The new $200 million Low Carbon Shared Portfolio is backed by senior loans to seven wind and large-scale solar farms, all of which are financed by the National Australia Bank.

“The Low Carbon Shared Portfolio creates an opportunity for institutional investors to participate in the renewable energy sector even though they may not be able to enter into individual project financing transactions. This offering is unique in giving investors credit exposure to the underlying projects, a significant innovation in the market,” CEFC Debt Markets Lead Richard Lovell said.

“International superannuation and pension funds are recognising the long-term and consistent returns available from investing in large-scale renewable energy projects. We want to encourage the same approach from Australian superannuation funds. Given their size, superannuation funds can help underpin future clean energy investment, as well as capture the value of Australia’s growing renewable energy infrastructure to benefit their members.”

Mr Lovell added: “The Low Carbon Shared Portfolio creates a new investment model in the Australian market and is one we expect will become more common as demand for socially responsible investment opportunities increases. We are pleased to be involved at this foundation level to support the development of this new market.”

NAB Chief Customer Officer of Corporate and Institutional Banking, Mike Baird said the NAB Low Carbon Shared Portfolio provides ways for institutional investors to back major renewable energy projects alongside NAB, while releasing capital for NAB to continue to reinvest in the renewables sector.

“Our goal is to make a positive and lasting impact on the lives of our customers, people, shareholders, communities, and our environment,” Mr Baird said.

“We’re seeing tremendous growth in clean energy across our loan book, which is why we continue to innovate with offerings such as the NAB Low Carbon Shared Portfolio.”
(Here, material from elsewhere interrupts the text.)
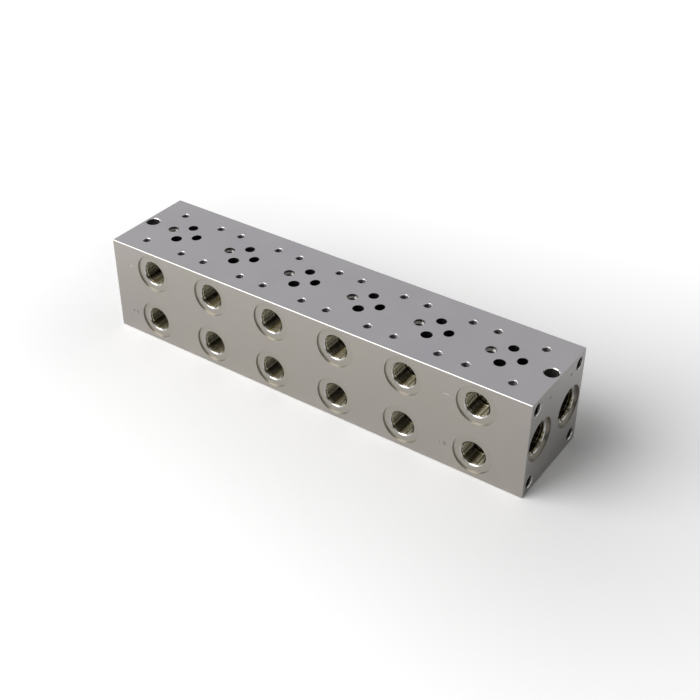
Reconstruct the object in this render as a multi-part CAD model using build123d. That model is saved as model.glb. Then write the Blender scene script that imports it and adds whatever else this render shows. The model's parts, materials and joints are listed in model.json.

The secured floating rate portfolio notes, issued by NAB Trust Services Limited, have an estimated weighted average tenor of 3.2 years and offer quarterly principal and interest distributions. NAB retains at least 25 per cent of each low carbon loan on its own balance sheet and continues to manage the loans for the shared portfolio. If NAB exits a particular loan, the shared portfolio will also divest.

NAB estimates that electricity created by the seven renewable energy projects avoids more than 2,500,000 tonnes of CO2 emissions every year, which is equal to the emissions created by over 350,000 Australian households.

The CEFC has provided support to 11 out of 14 Australian climate bonds in the domestic market since 2013, supporting the growth of this important channel to increase the flow of clean energy finance.